Санто объяснял Джанни:

— Официально Марчелла сейчас мертва. В этом и заключается вся прелесть. Хотя, конечно, весь город знает правду.

К нам присоединилась Жозефа и заявила:

— Знают все, но в этом нет ничего страшного.

А потом она оглядела Джанни с ног до головы. И еще раз.

Бедный, милый, ошеломленный Джанни растерянно переводил взгляд с одного счастливого лица на другое, пока взор его не остановился на Жозефе. Он спросил:

— Но чем же вы живете?

— Любовью! — вскричали мы в один голос.

— И медицинской практикой, — серьезно сказал Санто.

— И рисованием, — с гордостью добавила я.

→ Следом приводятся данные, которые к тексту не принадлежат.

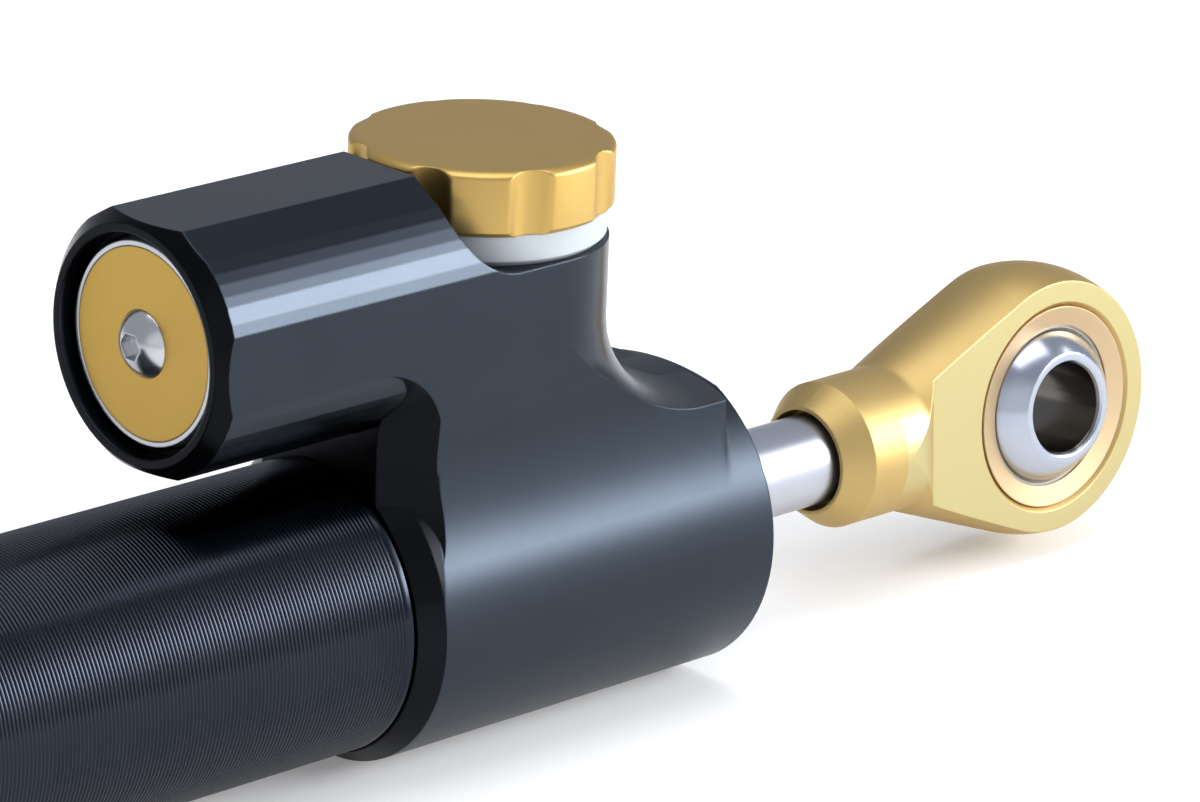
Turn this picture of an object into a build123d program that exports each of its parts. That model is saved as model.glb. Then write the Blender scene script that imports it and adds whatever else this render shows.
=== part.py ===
from build123d import *
from math import atan2, cos, hypot, radians, sin, sqrt, tan
import os

# A motorcycle steering damper, in millimetres. The origin is the centre of the rod end's ball, +X runs
# along the piston rod towards the rod end's tip, and +Z points up, to the side of the adjuster.

# Running and seating clearances
RUNNING_FIT = 0.03
SEAT_FIT = 0.02
BALL_FIT = 0.03
OVERRUN = 5.0

# Piston rod and its travel
ROD_RADIUS = 4.0
ROD_SHOWN = 17.36
ROD_TIP_CHAMFER = 0.6
TRAVEL_IN = 12.0
TRAVEL_OUT = 58.0
TRAVEL_SPARE = 0.5
REAR_ROD_SPARE = 6.0

# Spherical bearing
BORE_RADIUS = 4.0
BORE_CHAMFER = 0.37
BALL_RADIUS = 7.94
BALL_WIDTH = 12.4
LINER_THICKNESS = 0.3
LINER_WIDTH = 7.4
RACE_RADIUS = 9.14
RACE_WIDTH = 8.7
RACE_DISH = 0.5
RACE_LIP_RADIUS = 7.0

# Rod end, turned to a ball with a cone and milled flat. It has turned a little about the rod, and the
# bearing's ball leans a little in the eye.
EYE_RADIUS = 12.3
EYE_THICKNESS = 8.96
EYE_BORE_CHAMFER = 0.43
EYE_TAPER_DEGREES = 20.4
EYE_ROLL_DEGREES = -3.9
BALL_LEAN_DEGREES = -3.67
LEAN_AXIS_DEGREES = 41.5
SHANK_RADIUS = 6.5
SHANK_FILLET_RADIUS = 2.0
SHANK_NOSE_LENGTH = 2.5
SHANK_NOSE_RADIUS = 4.8
SHANK_REACH = 27.5
SHANK_BLEND_LENGTH = 4.6
EYE_FLAT_REACH = 15.8
ROD_RELIEF_RADIUS = 4.5
ROD_RELIEF_DEPTH = 2.4
ROD_THREAD_LENGTH = 10.6

# Head block: the clamped barrel, the valve housing above it and the adjuster's tower
HEAD_RADIUS = 13.685
HEAD_LENGTH = 37.16
COLLAR_LENGTH = 2.02
COLLAR_END_RADIUS = 12.45
TOWER_SETBACK = 22.16
TOWER_RISE = 2.6
VALVE_AXIS_HEIGHT = 26.2
VALVE_OVERHANG = 19.8
VALVE_WIDTH = 21.24
VALVE_HEIGHT = 20.5
VALVE_SIDE_FLAT = 6.4
VALVE_NOSE_CHAMFER = 1.22
VALVE_TUBE_GAP = 0.5
VALVE_FACET_SHARES = (0.108, 0.243, 0.333, 0.438, 0.536, 0.655)
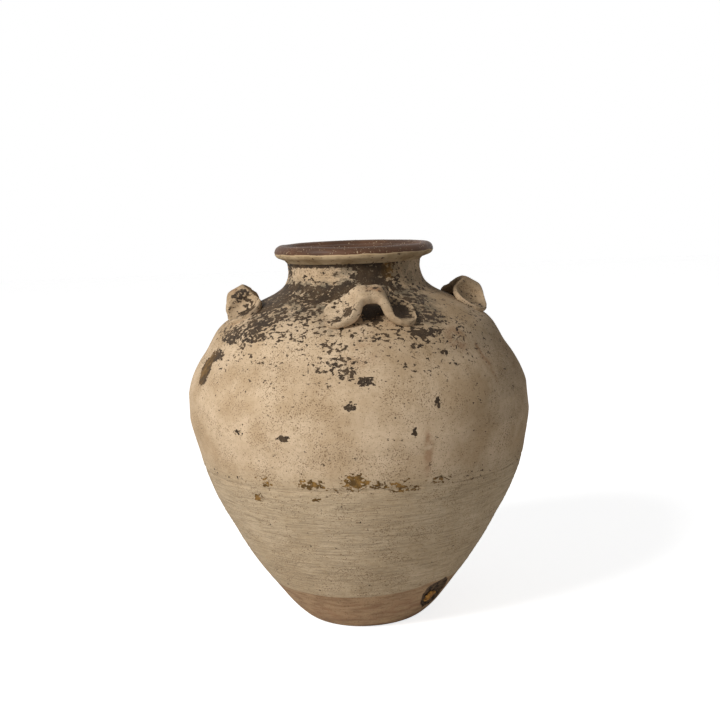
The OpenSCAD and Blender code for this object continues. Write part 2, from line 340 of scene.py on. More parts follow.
# Wear of the slip away from those places, as [height, wear]
BASE_WEAR = [
    [0, 0.08], [60, 0.1], [165, 0.1], [178, 0.26], [190, 0.14], [250, 0.1], [290, 0.24], [320, 0.36],
    [345, 0.36], [352, 0.4], [376, 0.3],
]
# A patch weighs PATCH_REACH less PATCH_FALL times the distance in half sizes, kept in 0 to 1
PATCH_REACH = 1.6
PATCH_FALL = 0.9


def painted(patches, az, z, base):
    """The strongest of the patches at each point, over a base value."""
    out = np.array(base, float)
    r = smooth(OUTLINE, z)
    for a, h, half_w, half_h, value in patches:
        across = ((az - a + 180) % 360 - 180) * np.pi / 180 * r / half_w
        d = np.sqrt(across**2 + ((z - h) / half_h) ** 2)
        w = np.clip(PATCH_REACH - d * PATCH_FALL, 0, 1)
        w = w * w * (3 - 2 * w)
        out = np.where(value > out, out + (value - out) * w, out)
    return out


def set_layers(mesh, layers):
    """Gives a mesh the point attributes that the slip material reads."""
    for name, values in layers.items():
        layer = mesh.attributes.new(name, "FLOAT", "POINT")
        layer.data.foreach_set("value", values.astype(np.float32))


def paint(mesh):
    """Paints a turned piece by direction and height: wear with painted shade under the lugs, stains, and
    the edges of slip and chip.
    """
    co = np.zeros(len(mesh.vertices) * 3)
    mesh.vertices.foreach_get("co", co)
    co = co.reshape(-1, 3) / MM
    az = np.degrees(np.arctan2(co[:, 0], -co[:, 1]))
    z = co[:, 2]
    none = np.zeros(len(z))
    set_layers(mesh, {
        "wear_and_shade": painted(WEAR_AND_SHADE, az, z, read(BASE_WEAR, z) + wobble(co, depth=0.05, width=40)),
        "smoke": painted(SMOKE, az, z, none),
        "amber": painted(AMBER, az, z, none),
        "rust": painted(RUST, az, z, none),
        "foot": slip_edge(co, az) - z,
        "chip": from_chip_edge(co, az, z),
    })


def linear(code):
    """An sRGB hex colour as linear RGBA."""
    c = [int(code[i:i + 2], 16) / 255 for i in (1, 3, 5)]
    return tuple(v / 12.92 if v <= 0.04045 else ((v + 0.055) / 1.055) ** 2.4 for v in c) + (1.0,)


PRINCIPLED = "ShaderNodeBsdfPrincipled"
OUTPUT = "ShaderNodeOutputMaterial"
COORDINATES = "ShaderNodeTexCoord"
MAPPING = "ShaderNodeMapping"
SEPARATE = "ShaderNodeSeparateXYZ"
ATTRIBUTE = "ShaderNodeAttribute"
LIGHT_PATH = "ShaderNodeLightPath"
NOISE = "ShaderNodeTexNoise"
BUMP = "ShaderNodeBump"
RANGE = "ShaderNodeMapRange"
MATH = "ShaderNodeMath"
MIX = "ShaderNodeMix"
SMOOTH = {"interpolation_type": "SMOOTHSTEP"}
STRAIGHT = {"interpolation_type": "LINEAR"}
PLUS = {"operation": "ADD"}
MINUS = {"operation": "SUBTRACT"}
TIMES = {"operation": "MULTIPLY"}
LARGER = {"operation": "MAXIMUM"}
COLOUR = {"data_type": "RGBA"}
WHITE = (1, 1, 1, 1)


def add(tree, kind, settings=None, out=0, **inputs):
    """Adds a node with its settings, and its inputs as values or as sockets to link.

    An input is named, with _ for a space, or numbered as i0, i1. Gives output out, or the node if None.
    """
    node = tree.nodes.new(kind)
    for key, value in (settings or {}).items():
        setattr(node, key, value)
    for key, value in inputs.items():
        socket = node.inputs[int(key[1:]) if key[1:].isdigit() else key.replace("_", " ")]
        if isinstance(value, bpy.types.NodeSocket):
            tree.links.new(value, socket)
        else:
            socket.default_value = value
    return node if out is None else node.outputs[out]


def new_material(name):
    """An empty material, its tree, and the Object coordinates that its patterns read."""
    material = bpy.data.materials.new(name)
    material.use_nodes = True
    tree = material.node_tree
    tree.nodes.clear()
    return material, tree, add(tree, COORDINATES, out="Object")


# How a pattern's lumps are squeezed in x, y and z: over 1 is narrower
ROUND = (1, 1, 1)
FLAT = (1, 1, 1.5)
RIM_FLAT = (1, 1, 1.6)
RIM_TURNED = (1, 1, 3)
TURNED = (1, 1, 5)
STREAKED = (1, 1, 14)
LINED = (1, 1, 16)
HAIR_FINE = (1, 1, 34)
UPRIGHT = (3, 3, 1)


def lumps(tree, place, squeeze, width, detail=3.0, rough=0.55):
    """Noise whose lumps are about width mm across, before they are squeezed."""
    squeezed = add(tree, MAPPING, Vector=place, Scale=squeeze)
    return add(tree, NOISE, Vector=squeezed, Scale=1 / (width * MM * 2), Detail=detail, Roughness=rough)


def blotches(tree, place, squeeze, width, detail, rough, start, full):
    """A mask of such lumps: 0 where the noise is under start, and 1 where it is over full."""
    pattern = lumps(tree, place, squeeze, width, detail, rough)
    return add(tree, RANGE, SMOOTH, Value=pattern, From_Min=start, From_Max=full)


def weighted(tree, a, share_a, b, share_b):
    """Two patterns added up, each times its share."""
    first = add(tree, MATH, TIMES, i0=a, i1=share_a)
    second = add(tree, MATH, TIMES, i0=b, i1=share_b)
    return add(tree, MATH, PLUS, i0=first, i1=second)


def layered(tree, base, layers):
    """Colours laid over a base in turn, each as (mask, its strength, sRGB hex or socket)."""
    for mask, strength, colour in layers:
        share = add(tree, MATH, TIMES, i0=mask, i1=strength)
        over = linear(colour) if isinstance(colour, str) else colour
        base = add(tree, MIX, COLOUR, 2, i0=share, i6=base, i7=over)
    return base


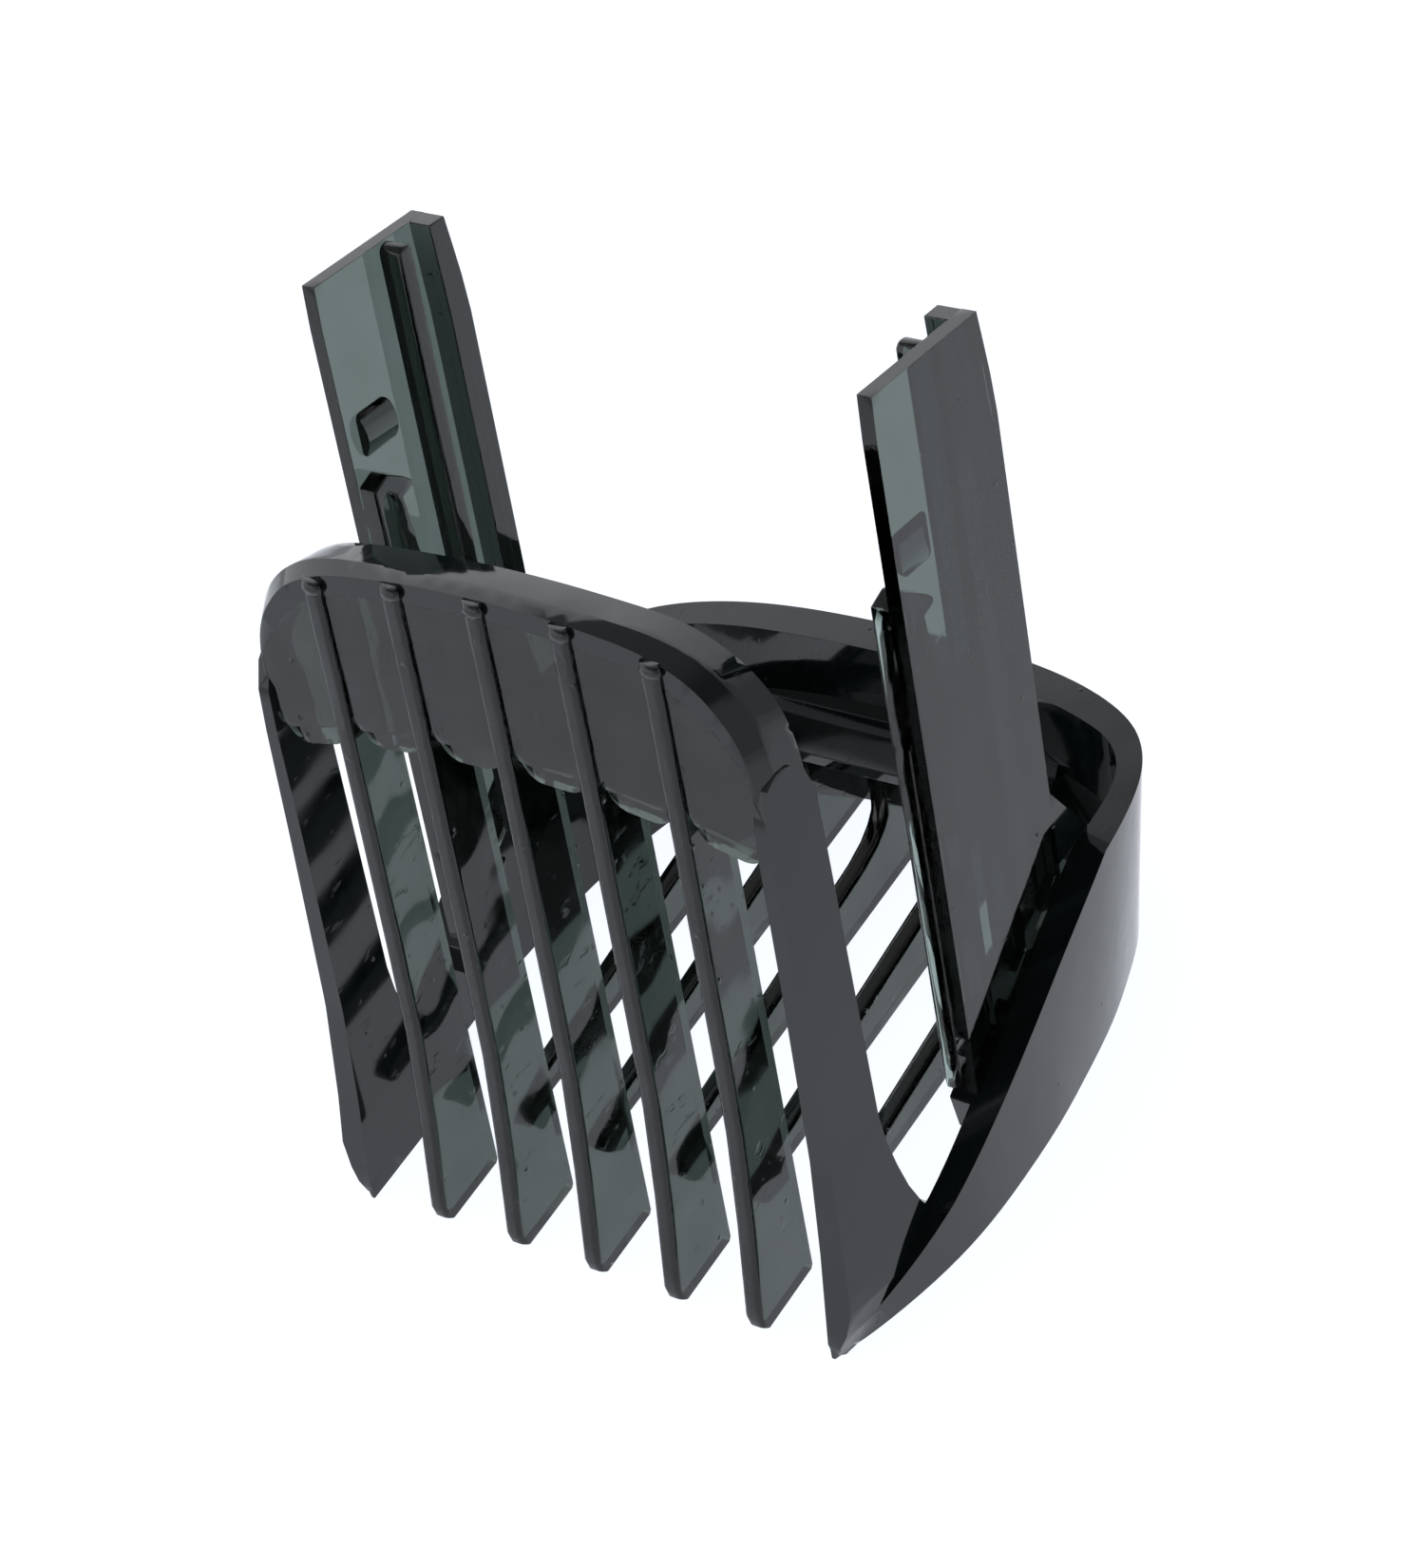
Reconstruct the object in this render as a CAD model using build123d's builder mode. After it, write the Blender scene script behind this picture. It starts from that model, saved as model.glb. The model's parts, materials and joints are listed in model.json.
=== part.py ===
from build123d import *
import os
from math import atan, cos, hypot, sin

os.makedirs("parts", exist_ok=True)

# Frame: X runs across the teeth, the teeth are toward -Y, Z is up.
# Z = 0 is the skin plane the comb glides on.  All lengths are millimetres.

# ---- driving dimensions ---------------------------------------------------
lean = atan(0.2245)          # the tooth frame and the rails lean back by this
front_y = -25.77             # Y of the tooth tips' foot line
tooth_pitch = 7.2
tooth_thickness = 1.5
tooth_rear_depth = 6.0
rib_above_face = 0.8         # the front rib of a tooth runs this far over the arch
tooth_count = 5

face_depth = 1.95            # front face of the arch and web panels
leg_inner_x = 20.9
leg_rear_depth = 6.4
leg_blank_front = -1.5       # leg blanks reach past the finished side outline
leg_blank_rear = 14.4

web_step = 0.6               # lower part of a web panel sits this far back
web_rear_depth = 3.9
web_drop = 1.75              # and reaches this much lower

bar_thickness = 1.6
bar_front = 9.5
ledge_front = 43.1
ledge_underside = 8.5
ledge_top = 9.6

rim_height = 16.3
wall_at_skin = 1.6
split_x = 18.0               # the band is divided here into back and sides

rail_outer_x = 24.0
rail_inner_x = 22.85
rail_front_depth = 16.3
rail_rear_depth = 29.45
rail_top = 67.35
rail_top_rear = 28.65
rib_tip_x = 20.97
mid_rib_front = 23.4
mid_rib_rear = 24.9
rear_rib_thickness = 2.2
rear_rib_bend = 60.0         # height from which the rear rib follows the rail's taper
rib_chamfer = 0.4
block_tip_x = 21.3
block_rear_depth = 20.2
groove_depth = 0.55          # of the groove along the tip of a stop block
groove_shoulder = 0.6
root_reach = 0.9             # a rail root stands this far in from its rail
root_width = 4.0
detent_depth = 19.2          # middle of the detent on the rail
detent_rail_height = 55.0
detent_width = 3.3
detent_height = 0.85
detent_span = 3.5            # along the rail
detent_radius = 2.4          # of its rounded crest
detent_corner = 0.5
ledge_rise_half = 14.5       # half width of the fillet between ledge and wall

far = 80.0                   # larger than the whole comb, for trimming


# ---- planes ---------------------------------------------------------------
def leaned(depth, height):
    """Y and Z of a point given along the leaning depth and height axes."""
    y = front_y + depth * cos(lean) + height * sin(lean)
    z = -depth * sin(lean) + height * cos(lean)
    return y, z


def lean_side(x):
    """Side plane at x: local axes are leaning depth and leaning height."""
    return Plane(origin=(x, front_y, 0), x_dir=(0, cos(lean), -sin(lean)), z_dir=(1, 0, 0))


def lean_face(depth):
    """Plane of the tooth frame at a depth, local axes X and height."""
    y, z = leaned(depth, 0)
    return Plane(origin=(0, y, z), x_dir=(1, 0, 0), z_dir=(0, -cos(lean), sin(lean)))


def lean_level(height):
    """Plane across the leaning height axis, local axes X and depth."""
    y, z = leaned(0, height)
    return Plane(origin=(0, y, z), x_dir=(1, 0, 0), z_dir=(0, sin(lean), cos(lean)))


def skin_side(x):
    """Side plane at x: local axes are distance from the front and Z."""
    return Plane(origin=(x, front_y, 0), x_dir=(0, 1, 0), z_dir=(1, 0, 0))


def skin_level(z):
    """Level plane, local axes X and distance from the front."""
    return Plane(origin=(0, front_y, z), x_dir=(1, 0, 0), z_dir=(0, 0, 1))


def finish(name, part):
    part.label = name
    export_step(part, "parts/" + name + ".step")
    print(name, round(part.volume, 2), len(part.solids()))


# ---- lower band: a U-shaped wall open at the front --------------------------
# Half outlines from the middle of the back round to the front end,
# given as (X, distance from the front).
skin_half = [
    (0, 49.5), (5.0, 49.35), (10.0, 48.8), (15.0, 47.6), (18.6, 45.8), (21.3, 43.0),
    (23.1, 38.6), (24.3, 34.0), (25.1, 28.6), (25.55, 24.0), (25.65, 19.4),
    (25.4, 13.8), (23.7, 6.0), (22.2, 2.0), (21.35, 0.1),
]
rim_half = [
    (0, 51.85), (5.4, 51.75), (10.8, 51.35), (15.8, 50.45), (19.5, 49.2), (22.6, 47.35),
    (24.9, 44.35), (26.05, 40.55), (26.6, 35.85), (26.7, 28.3), (26.6, 19.6),
    (26.2, 13.6), (25.4, 6.0), (24.95, 2.0), (24.7, 0.1),
]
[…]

— И бобами! — воскликнула Жозефа.

— И башмаками, — присовокупил Фернандо.

Джанни сказал:

— У меня есть клочок бумаги, на который вы обязательно должны взглянуть. То есть должны были взглянуть еще много лет назад. — Он развернул пожелтевший лист плотной бумаги и простонал: — Это собственный почерк вашего батюшки, госпожа Марчелла. — И лицо его исказила горестная гримаса. — Какое облегчение! Наконец-то! — всхлипнул он и заплакал.

Я взяла лист в руки.

На нем было написано: «Последняя воля и завещание».